Entered like a mirror by the morning,
He stares out the big window, wondering,
Not caring if the day is bright or cloudy.

An upstairs outlook on the whole country.
First milk-lorries, first smoke, cattle, trees
In damp opulence above damp hedges –
He has it to himself, he is like a sentry

Forgotten and unable to remember
The whys and wherefores of his lofty station,
Wakening relieved yet in position,
Disencumbered as a breaking comber.

As his head goes light with light, his wasting hand
Gropes desperately and finds the phantom limb
Of an ash plant in his grasp, which steadies him.
Now he has found his touch he can stand his ground

Or wield the stick like a silver bough and come
Walking again among us: the quoted judge.
I could have cut a better man out of the hedge!
God might have said the same, remembering Adam.

Seamus Heaney

Carol Rumens the English poet selected this poem as one of her weekly selections. The following is a link to her detailed exploration of the above text. See https://www.theguardian.com/books/booksblog/2016/may/23/poem-of-the-week-the-ash-plant-by-seamus-heaney.

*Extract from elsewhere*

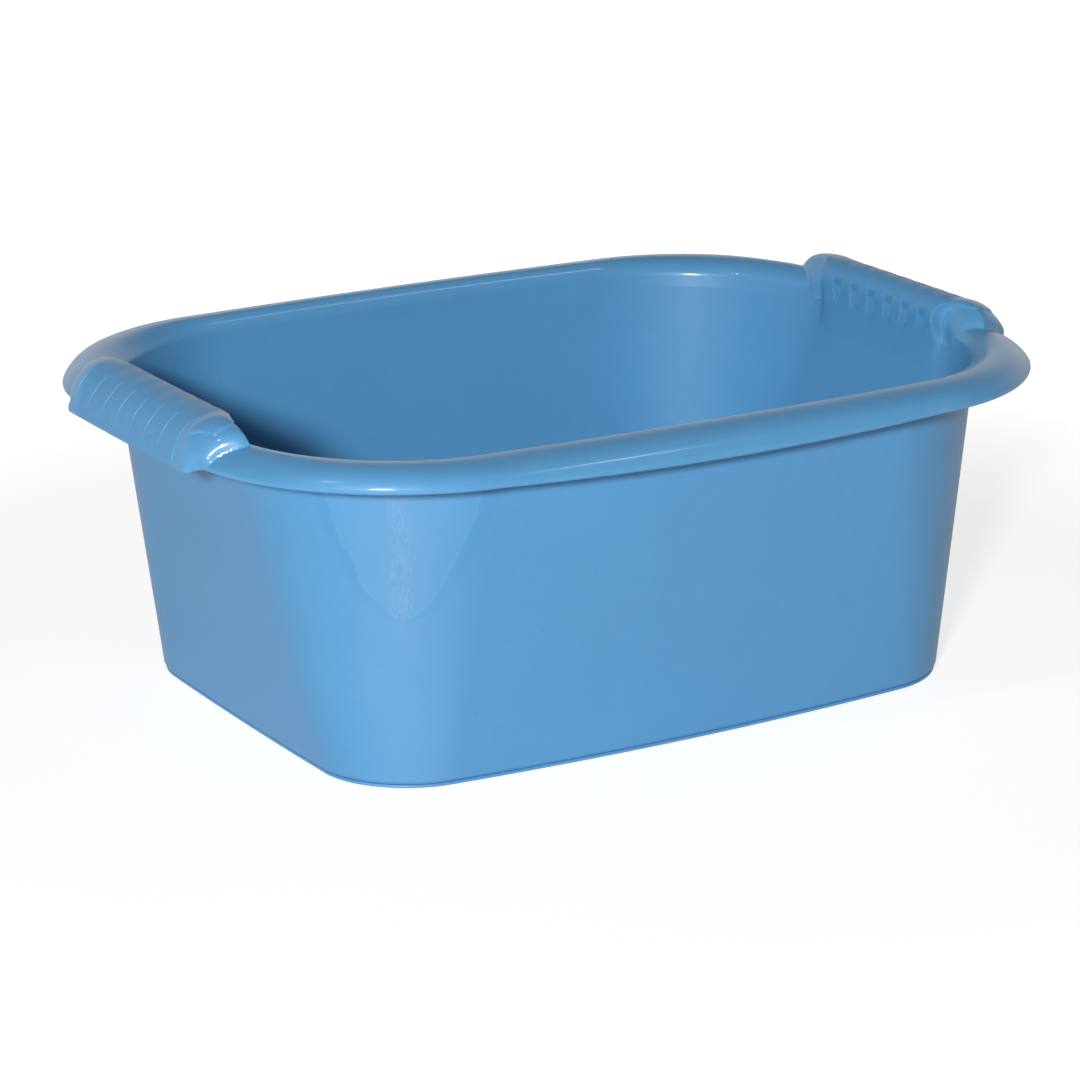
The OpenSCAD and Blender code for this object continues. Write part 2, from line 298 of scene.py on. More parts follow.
class Moulding:
    """The bowl's shape, worked out once and shared by all its pieces."""

    def __init__(self, sizes: BowlSizes, grip: GripSizes) -> None:
        """Work out the outlines and levels that the pieces share.

        Args:
            sizes: Driving sizes of the basin and the rim.
            grip: Driving sizes of the grips.
        """
        self.sizes = sizes
        self.grip = grip
        self.lip_line = Outline(sizes.rim_half_length, sizes.rim_half_width, sizes.lip_corner,
                                sizes.lip_bow, sizes.end_bow)
        self.crest_line = Outline(sizes.rim_half_length - sizes.rim_overhang,
                                  sizes.rim_half_width - sizes.rim_overhang,
                                  sizes.crest_corner, sizes.crest_bow, sizes.end_bow)
        self.roll_line = Outline(self.crest_line.half_length - sizes.roll_inset,
                                 self.crest_line.half_width - sizes.roll_inset,
                                 sizes.roll_corner, sizes.crest_bow, sizes.end_bow)
        self.foot_line = Outline(sizes.foot_half_length, sizes.foot_half_width,
                                 sizes.foot_corner, sizes.foot_bow, sizes.foot_end_bow)
        self.floor_line = self.foot_line.grown(-sizes.floor_inset)
        self.grip_line = self.crest_line.grown(grip.shift)
        self.grip_inner_line = self.grip_line.grown(-grip.round_in)
        self.skirt_line = self.grip_line.grown(sizes.skirt_reach - self.grip_line.half_length)
        self.roll_level = sizes.crest_height - sizes.roll_height
        self.lip_level = sizes.crest_height - sizes.lip_drop
        self.end_squeeze = 1 - sizes.crest_bow / self.crest_line.half_width
        self.straight_end = self.crest_line.half_width - self.crest_line.corner
        self.half = sizes.grip_half_length
        self.dome = self.half - grip.flat / 2
        self.face_top = sizes.grip_crest - grip.round_height
        self.reach = self.skirt_line.half_length - self.grip_line.half_length
        drop = sizes.grip_crest - grip.skirt_level
        self.band_angle = math.degrees(math.asin(grip.crest_band / self.reach))
        self.margin_angle = math.degrees(math.acos(grip.flute_margin / drop))
        self.flute_count = int((grip.flat - grip.flute_width) / grip.flute_pitch) + 1

    def inner_line(self, z: float) -> Outline:
        """Return the outline of the basin's inner face at a height."""
        start = self.foot_line.grown(-self.sizes.basin_wall)
        return start.toward(self.roll_line, z / self.roll_level)

    def outer_line(self, z: float) -> Outline:
        """Return the outline of the basin's outer face at a height."""
        return self.inner_line(z).grown(self.sizes.basin_wall)

    def end_station(self, y: float) -> Station:
        """Return the station of the right end at a distance from the end's middle."""
        reach = abs(y) / self.end_squeeze
        sign = 1 if y > 0 else -1
        if reach <= self.straight_end:
            return Station(1, sign * reach / self.straight_end, 1, 0)
        sine = (reach - self.straight_end) / self.crest_line.corner
        return Station(1, sign, math.sqrt(1 - sine * sine), sign * sine)

    def along_end(self, station: Station) -> float:
        """Return a station's distance along the end, past its reach on the long sides."""
        if abs(station.along) < 1:
            return self.sizes.rim_half_width * 2
        sign = -1 if station.across < 0 else 1
        return sign * self.end_squeeze * (self.straight_end * abs(station.across)
                                          + self.crest_line.corner * abs(station.corner_y))

    def dome_share(self, y: float) -> float:
        """Return how far the crest has risen onto the grip, with a dome's round end."""
        foot, soft = self.grip.dome_foot, self.grip.dome_softness
        rise = limited((self.half + foot - abs(y)) / (self.dome + foot))
        eased = rise ** 3 * (1 + soft ** 2) / (rise ** 2 + soft ** 2) if rise else 0.0
        return math.sqrt(1 - (1 - eased) ** 2)

    def outer_share(self, y: float, angle: float) -> float:
        """Return how much of the hood there is on the outer side, less towards the lip."""
        first = self.grip.skirt_angle
        retreat = self.grip.dome_retreat * smooth(angle / first)
        softness = smooth((angle - first) / (90 - first))
        return mix(self.dome_share(abs(y) + retreat), self.skirt_share(y), softness)

    def ball_share(self, y: float) -> float:
        """Return how far the inner round has come down from the flutes to the rim."""
        left = limited((self.half - abs(y)) / self.grip.ball_length)
        return (1 - left) ** self.grip.ball_power

    def crest_spot(self, y: float) -> Spot:
        """Return the highest spot of the section."""
        share = self.dome_share(y)
        return Spot(self.crest_line.toward(self.grip_line, share),
                    mix(self.sizes.crest_height, self.sizes.grip_crest, share))

    def inner_base(self, y: float, root_z: float) -> Spot:
        """Return the foot of the inner round, on the straight face above the joint."""
        z = mix(self.face_top, self.roll_level, self.ball_share(y))
        return Spot(self.inner_face(y, root_z, z), z)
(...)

Included in that discussion is the following paragraph –

Five solid quatrains, the wonderfully effortless ABBA half-rhyme, a firm pentameter beat, and the emphasised cadence of numerous feminine line-endings: these building blocks have and contain the density of the real world, but they signify more. The father in the poem is waking up after his death, “Entered like a mirror by the morning.” He is uncertain, a new shade, unmoored from life but not far beyond it, like a sentry “unable to remember / The whys and wherefores of his lofty station” (as a sentry’s ghost might be perplexed in a Northern Ireland of future ceasefire). Then “his wasting hand” finds “the phantom limb” of the Ash Plant and “… he has found his touch and can stand his ground”. It’s a lovely image that suggests a frail old man in his later years taking up his stick and, in that moment, finding his balance and becoming sure on his feet, as if recovering a younger body. The shade is transfigured, and, light-filled, he gains full authority. And once again the son gently smiles at the father and teases him as “the quoted judge” for his dry comment, “I could have cut a better man out of the hedge!”

I mention this in particular because the second line ‘Entered like a mirror by the morning’ caught my imagination as a wonderful metaphor for the new life of a ‘shade’. A mirror can never tell us who we really are but on death Heaney implies a walking through the mirror to an understanding of a new self from the other side of the mirror. And then he suggests the generation of a spiritual presence in on-going life as a ‘sentry’.

You can imagine Heaney’s Father in the top bedroom of an old farmhouse looking out over his life’s endeavour and being proud of what he has achieved over the years. The ‘damp opulence’ is an appropriate choice of words. Damp and Ireland are synonymous and opulence is such a good choice (compare to wealth). And here he is being reborn to this environment taking his first tentative steps from on high. It is interesting that he needs the support of the Ash Plant. Rod and Staff and Psalm 23 come to mind. But can he protect the future on the way the land will change as the years unfold. It would be somewhat poetic to think that he had some on-going influence as a ‘shade’.

I think there is a sense of humour in the statement – ‘I could have cut a better man out of the hedge!’. To me it implies that he could have done better. And to suggest that God could have done better is quite entertaining.

The literary significance of the Ash Plant is discussed in detail by Carol Rumens.

It is a very interesting poem showing Seamus Heaney had a somewhat mystical thinking on a resurrection and an after-life.